As we climbed a well-worn trail through a forest of young hornbeam, oak, and beech, clearings gave us glimpses below of the walled medieval town of Sighisoara, whose warren of ancient streets sloped steeply toward the banks of the narrow Tarnava Mare River. Hartel's long strides-he is a tall, lean, Ichabod Crane figure of Hungarian descent who looks like (and is) a local schoolmaster-brought us quickly to the summit, where, with surprising suddenness, we emerged from the woods onto the level expanse of open grassland that is the Breite Plateau.

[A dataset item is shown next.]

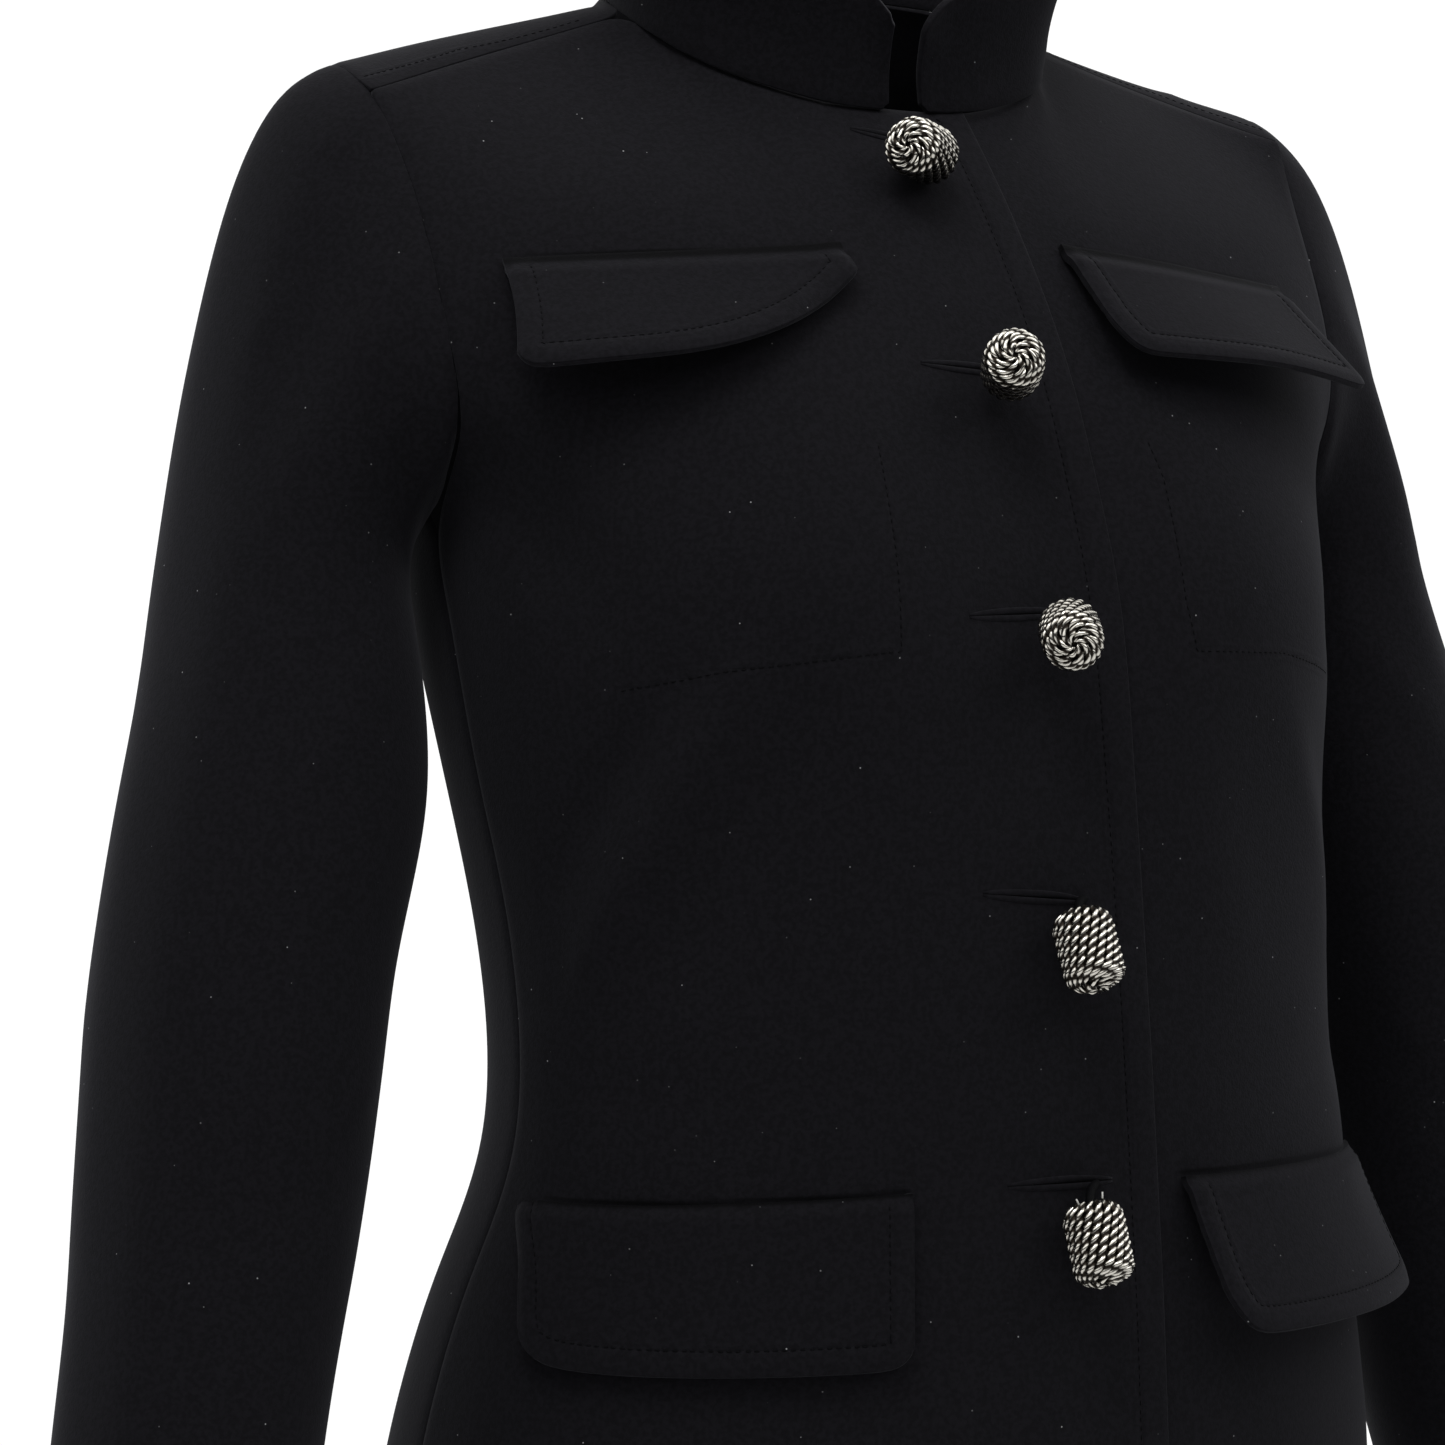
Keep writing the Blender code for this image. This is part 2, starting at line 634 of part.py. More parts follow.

Only huge oaks, their trunks three feet and more in diameter and their dense and thickly branched crowns in early leaf, interrupted the view. These, Hartel told me, are some of the most ancient oak trees in Europe, 400 to 600 years old, a few perhaps even older, some stag -- headed with age, some scarred by lightning, several gutted by fire -- I stepped into the charcoal-black hollowed-out trunk of one and stood with plenty of room to spare-but all key to the survival of this now rare ecosystem.
But the landscape is not a natural one, he explained. The way in which it was farmed and grazed for a thousand years-field size limited by what a horse could plow and what a scythe could cut-created a mosaic of landscapes that enhanced biodiversity. Wildflowers could survive the scythe. Hilltop forests were maintained as buffers between grazing lands. Deer, bear, and even amphibians could move unhindered from one place to another.

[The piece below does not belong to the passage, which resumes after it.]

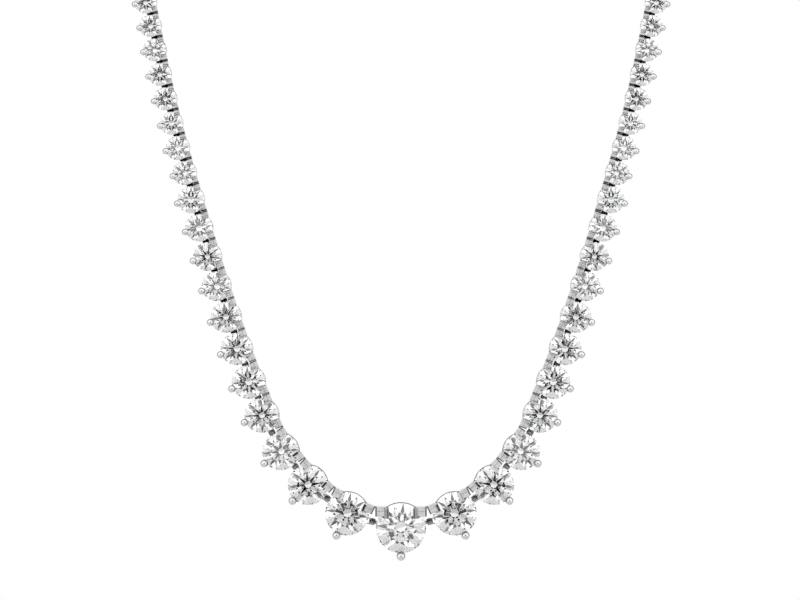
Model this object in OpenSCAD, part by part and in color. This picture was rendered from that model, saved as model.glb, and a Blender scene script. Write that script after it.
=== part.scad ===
/* [Necklace] */
// Length of the whole loop along its hinge line, clasp included
necklace_l = 458; // [420:1:500]
// Gap between two neighbouring stones on a straight run
stone_gap = 0.3; // [0.3:0.05:0.5]
// Distance from the hinge line out to a stone's middle, as a share of its diameter
hinge_share = 0.42; // [0.38:0.01:0.46]

/* [Stones] */
// Girdle diameter of the centre stone, which the other stones follow by shares
centre_d = 8; // [7.4:0.1:8.6]
// Diameter of the table, as a share of the girdle
table_share = 0.56; // [0.5:0.01:0.64]
// Height of the crown above the girdle, as a share of the girdle
crown_share = 0.155; // [0.12:0.005:0.17]
// Depth of the pavilion below the girdle, as a share of the girdle
pavilion_share = 0.43; // [0.4:0.01:0.45]
// Thickness of the girdle, as a share of its diameter
girdle_share = 0.03; // [0.02:0.005:0.04]

/* [Settings] */
// Gap between a stone and the metal round it
seat_gap = 0.14; // [0.12:0.01:0.2]
// Radius of an outer prong's bead on a stone of no size, which the bead share adds to
bead_base = 0.35; // [0.3:0.01:0.4]
// Growth of the bead's radius with the stone's diameter
bead_share = 0.05; // [0.04:0.005:0.06]
// Radius of a prong's shaft, as a share of its bead
shaft_share = 0.62; // [0.5:0.02:0.7]
// Width of the lug blocks along the inner edge, as a share of the stone
lug_share = 0.21; // [0.16:0.01:0.24]
// Slit between the lug blocks of neighbouring links
slit = 0.28; // [0.24:0.02:0.4]
// Thickness of the rim wire under the stone's inner edge
rim_t = 0.2; // [0.16:0.02:0.28]
// Width of the gallery ring's wire
gallery_w = 0.4; // [0.3:0.05:0.5]
// Height of the gallery ring's wire
gallery_h = 0.4; // [0.3:0.05:0.5]
// Depth of the basket below the girdle, as a share of the stone
basket_share = 0.52; // [0.5:0.01:0.56]

/* [Links] */
// Depth of the link pins behind the girdles
link_depth = 1.15; // [1.1:0.01:1.25]
// Lift of the link pins towards the inner edge, from the middles of the smallest stones
link_lift = 0.35; // [0.2:0.05:0.4]
// Radius of a link pin
pin_r = 0.19; // [0.17:0.01:0.21]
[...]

We heard a cuckoo's echoing calls and saw signs in the trees of some of the nine resident species of woodpecker. Hartel kneeled beside a muddy pool that had formed after the previous day's rain in a depression made by a tractor tire and scooped up a handful of jumping frog tadpoles. In the depression next to it, separated only by the width of the tire tread, he pointed out an orgy of yellow-bellied toads: males latched on to females in ardent vernal amplexus. Transylvania, he said, probably holds the largest population of these toads in the E.U. Here they're often called St. George's toads, since their unkeh mating calls are heard around the time of St. George's Day, celebrated in Eastern Orthodox countries on April 24.
"If someone wants to see what it means to live with nature, they should come here," Hartel said.
But sooner, I thought, rather than later. The last foreign visitor Hartel had escorted through a Transylvanian forest was Britain's Prince Charles, whose interest in historic preservation had prompted him to purchase and restore a house in Viscri. What, I asked, was he like?
"He was very much like you," Hartel told me. "A very nice man who asked a lot of questions." That was, I thought, a diplomatic way to put it.